Dataset excerpt:
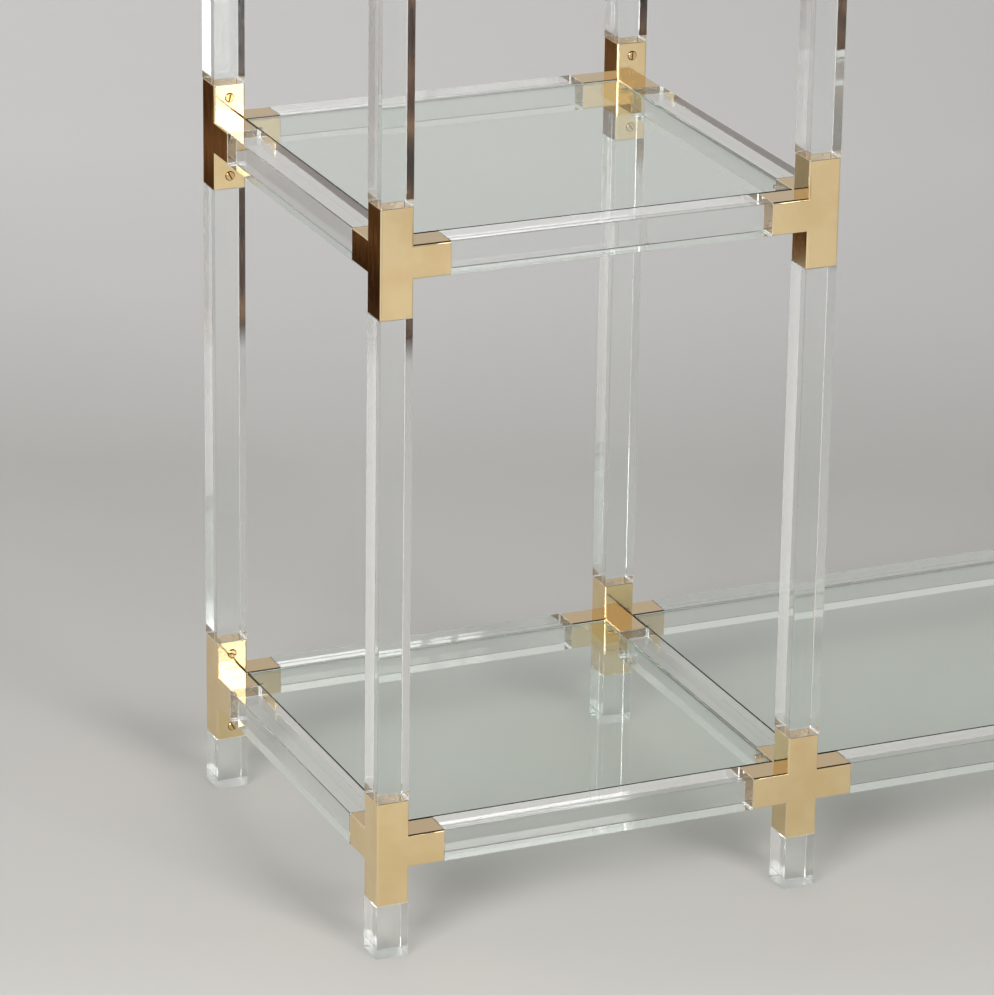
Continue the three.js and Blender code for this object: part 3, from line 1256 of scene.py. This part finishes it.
@dataclass(frozen=True)
class SeamlessPaper:
    """Matt pale paper: even, with soft bands of light and shade across it and no gloss of its own."""

    tones: tuple[tuple[float, str], ...] = (
        (0.04, "9E9C9A"), (0.125, "BAB8B6"), (0.3, "C5C3BF"), (0.35, "BCBAB6"), (0.55, "B9B7B4"),
        (0.65, "CFCDCB"), (0.75, "D9D7D5"),
    )
    depth_way: Triple = (0.4, 0.916, 0.0)  # the bands lie across this direction
    depth_range: Span = (-2.5, 3.5)  # metres along it at the shares 0 and 1
    side_range: Span = (-0.8, 1.2)  # metres to the right over which shade comes on
    side_shade: float = 0.12
    side_colour: str = "5E5E60"
    grain: Pattern = Pattern(3.0, height=0.05, detail=2.0, strength=0.1)
    roughness: float = 0.75
    gloss: float = 0.2

    def material(self, name: str) -> bpy.types.Material:
        """Makes the finish.

        Args:
            name: the material's name.

        Returns:
            The material.
        """
        material, tree, place = new_material(name)
        project = {"operation": "DOT_PRODUCT"}
        depth = add_node(tree, "VectorMath", project, i0=place, i1=self.depth_way).outputs["Value"]
        near, far = self.depth_range
        share = add_node(tree, "MapRange", i0=depth, i1=near, i2=far).outputs["Result"]
        stops = [(stop, linear(colour)) for stop, colour in self.tones]
        paper = add_node(tree, "ValToRGB", stops=stops, Fac=share).outputs["Color"]
        side = add_node(tree, "SeparateXYZ", Vector=place).outputs["X"]
        left, right = self.side_range
        shade = add_node(tree, "MapRange", i0=side, i1=left, i2=right, i3=0.0, i4=self.side_shade)
        mixed = {"i0": shade.outputs["Result"], "i6": paper, "i7": linear(self.side_colour)}
        tone = add_node(tree, "Mix", {"data_type": "RGBA"}, **mixed).outputs[2]
        grain = self.grain.relief(tree, place)
        shader = add_node(
            tree, "BsdfPrincipled", Base_Color=tone, Roughness=self.roughness, Specular_IOR_Level=self.gloss,
            Normal=grain,
        )
        add_node(tree, "OutputMaterial", Surface=shader.outputs["BSDF"])
        return material


@dataclass(frozen=True)
class PaintedDarkReflection:
    """A painted dark reflection: a glowing, streaked dark brown sheet beside the paper that only mirrored
    rays see, in brass that looks left.
    """

    streak: Pattern = Pattern(60.0, 750.0, detail=3.0)  # long streaks in the painted reflection
    streak_turn: float = 25.0  # degrees about the vertical
    tones: tuple[tuple[float, str], ...] = ((0.38, "1A110B"), (0.52, "40291A"), (0.66, "8A6A4E"))
    edge_way: Triple = (-0.71, 1.0, 0.0)  # the painted reflection fades in along this direction
    edge_range: Span = (2.1, 2.2)

    def material(self, name: str) -> bpy.types.Material:
        """Makes the finish, which is clear to every ray that isn't a reflection.

        Args:
            name: the material's name.

        Returns:
            The material.
        """
        material, tree, place = new_material(name)
        stops = [(stop, linear(colour)) for stop, colour in self.tones]
        turn = (0.0, 0.0, math.radians(self.streak_turn))
        tone = self.streak.tones(tree, place, stops, axis=1, turn=turn)
        glow = add_node(tree, "Emission", Color=tone).outputs["Emission"]
        clear = add_node(tree, "BsdfTransparent").outputs["BSDF"]
        project = {"operation": "DOT_PRODUCT"}
        near = add_node(tree, "VectorMath", project, i0=place, i1=self.edge_way).outputs["Value"]
        start, whole = self.edge_range
        edge = add_node(tree, "MapRange", i0=near, i1=start, i2=whole).outputs["Result"]
        share = add_node(tree, "Math", {"operation": "MULTIPLY"}, i0=reflected(tree), i1=edge).outputs[0]
        shown = add_node(tree, "MixShader", i0=share, i1=clear, i2=glow)
        add_node(tree, "OutputMaterial", Surface=shown.outputs["Shader"])
        return material


@dataclass(frozen=True)
class Studio:
    """A pale paper floor, its lamps, and the room that polished faces mirror.

    A front bank, a high key and a faint back lamp only light the floor. A strip in front is also
    seen through acrylic and glass. A near bank, and a glowing dark sheet at the left that is a painted
    reflection, show only in reflections. A softbox at the left lights, is mirrored and is seen through.
    """

    lamps: tuple[Softbox, ...] = (
        Softbox("front_bank", (0.43, -6.0, 2.8), (3.7, 1.0), 6.5, mirrored=False, seen_through=False),
        Softbox("near_bank", (0.31, -2.82, 1.6), (1.22, 0.45), 5.5, (0.31, 0.0, 1.6), True, False, False),
        Softbox("front_strip", (0.43, -6.0, 2.78), (3.7, 0.31), 3.5, mirrored=False),
        Softbox("front_key", (0.9, -5.9, 4.5), (2.0, 2.0), 14.0, mirrored=False, seen_through=False),
        Softbox("back_lamp", (0.6, 4.3, 2.6), (3.0, 3.0), 1.0, (0.6, 4.0, 0.0), False, False),
        Softbox("left_softbox", (-4.42, -3.41, 2.95), (2.7, 2.6), 13.0),
    )
    wall_colour: str = "D4D2CF"
    ceiling_colour: str = "2A2521"
    wall_top: Span = (0.55, 0.7)  # the steepness of a ray at which the wall darkens into the ceiling
    fill: float = 0.27  # the level of the soft light from all round
    floor_half: float = 30.0
    floor_sink: float = 0.2  # millimetres under the feet
    reflection_card_outline: tuple[Span, ...] = ((-0.86, 1.2), (-0.97, 1.9), (-1.3, 4.0), (-5.0, 4.0), (-5.0, 1.2))
    reflection_card_lift: float = 2.0  # millimetres over the paper
    glossy_bounces: int = 12
    transmission_bounces: int = 16  # a look through two bars and a pane crosses many faces
    bounces: int = 20

    def world(self) -> None:
        """Makes the world: a plain pale wall to look at, and a dark ceiling over it in reflections."""
        world = bpy.data.worlds.new("studio")
        bpy.context.scene.world = world
        world.use_nodes = True
        tree = world.node_tree
        tree.nodes.clear()
        way = add_node(tree, "TexCoord").outputs["Generated"]
        height = add_node(tree, "SeparateXYZ", Vector=way).outputs["Z"]
        wall, ceiling = linear(self.wall_colour), linear(self.ceiling_colour)
        stops = list(zip((0.0, *self.wall_top, 1.0), (wall, wall, ceiling, ceiling)))
        room = add_node(tree, "ValToRGB", stops=stops, Fac=height).outputs["Color"]
        shares = {"i0": reflected(tree), "i6": wall, "i7": room}
        seen = add_node(tree, "Mix", {"data_type": "RGBA"}, **shares).outputs[2]
        diffuse = add_node(tree, "LightPath").outputs["Is Diffuse Ray"]
        shares = {"i0": diffuse, "i6": seen, "i7": (self.fill,) * 3 + (1.0,)}
        light = add_node(tree, "Mix", {"data_type": "RGBA"}, **shares).outputs[2]
        back = add_node(tree, "Background", Color=light)
        add_node(tree, "OutputWorld", Surface=back.outputs["Background"])

    def sheet(
        self, name: str, outline: tuple[Span, ...], height: float, material: bpy.types.Material
    ) -> bpy.types.Object:
        """Makes a flat sheet of the stage.

        Args:
            name: its name.
            outline: its corners in metres, counted anticlockwise or clockwise.
            height: over the floor, in millimetres.
            material: its finish.

        Returns:
            The linked object.
        """
        mesh = bpy.data.meshes.new(name)
        mesh.from_pydata([(x, y, height * MM) for x, y in outline], [], [list(range(len(outline)))])
        mesh.materials.append(material)
        sheet = bpy.data.objects.new(name, mesh)
        bpy.context.scene.collection.objects.link(sheet)
        return sheet

    def build(self) -> None:
        """Makes the world, the floor, the painted dark reflection and the lamps, and sets how light is
        followed.
        """
        self.world()
        half = self.floor_half
        floor = ((-half, -half), (half, -half), (half, half), (-half, half))
        self.sheet("floor", floor, -self.floor_sink, SeamlessPaper().material("seamless_paper"))
        # The painted dark reflection: a glowing sheet that only reflections see.
        reflection_paint = PaintedDarkReflection().material("painted_dark_reflection")
        card = self.sheet("painted_dark_reflection", self.reflection_card_outline, self.reflection_card_lift, reflection_paint)
        card.visible_camera = card.visible_diffuse = card.visible_shadow = False
        for lamp in self.lamps:
            lamp.build()
        scene = bpy.context.scene
        scene.view_settings.view_transform = "Standard"
        scene.cycles.glossy_bounces = self.glossy_bounces
        scene.cycles.transmission_bounces = self.transmission_bounces
        scene.cycles.max_bounces = self.bounces


def main() -> None:
    """Builds the camera, the studio and the object."""
    logging.basicConfig(level=logging.INFO, format="%(message)s")
    View().build()
    Studio().build()
    Etagere().build()


if __name__ == "__main__":
    main()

Objective: Quote exactly the lines running from the start of the listing above through the line where "paper: even, with" is found, and output no other lines.

Task answer:
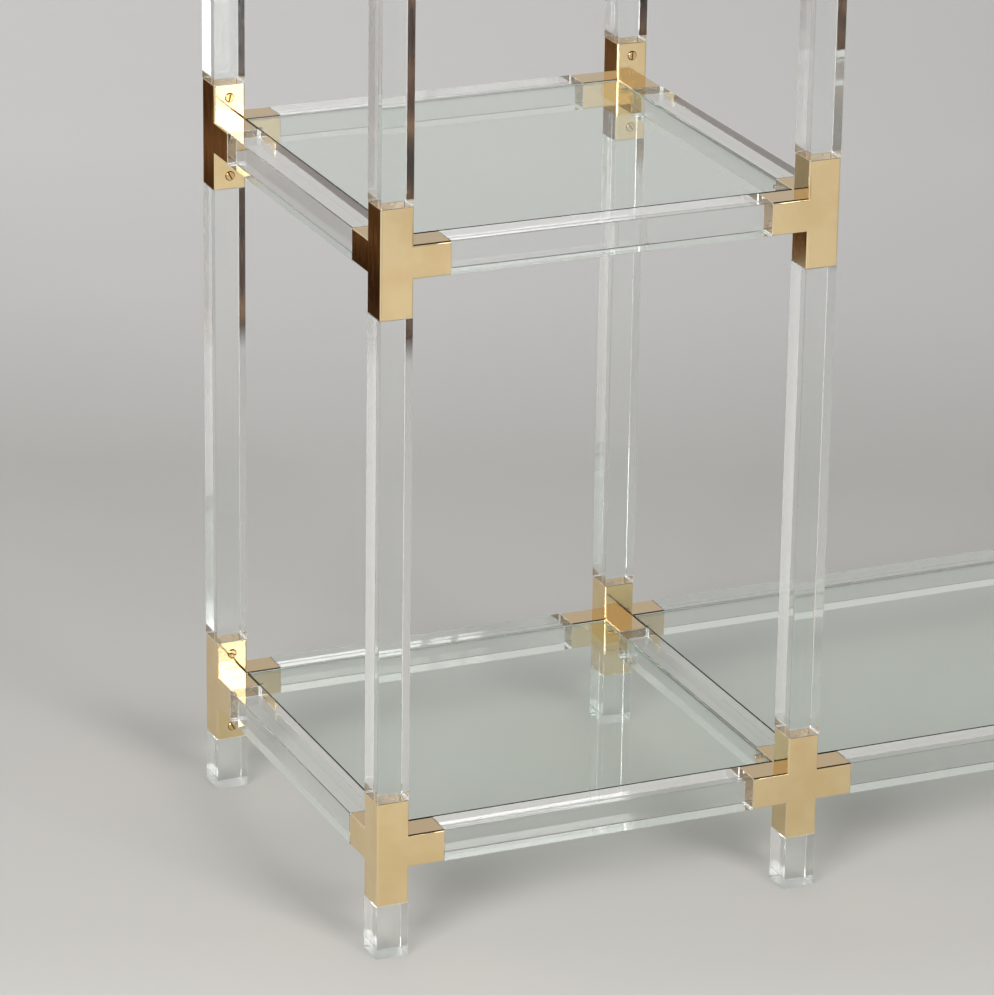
Continue the three.js and Blender code for this object: part 3, from line 1256 of scene.py. This part finishes it.
@dataclass(frozen=True)
class SeamlessPaper:
    """Matt pale paper: even, with soft bands of light and shade across it and no gloss of its own."""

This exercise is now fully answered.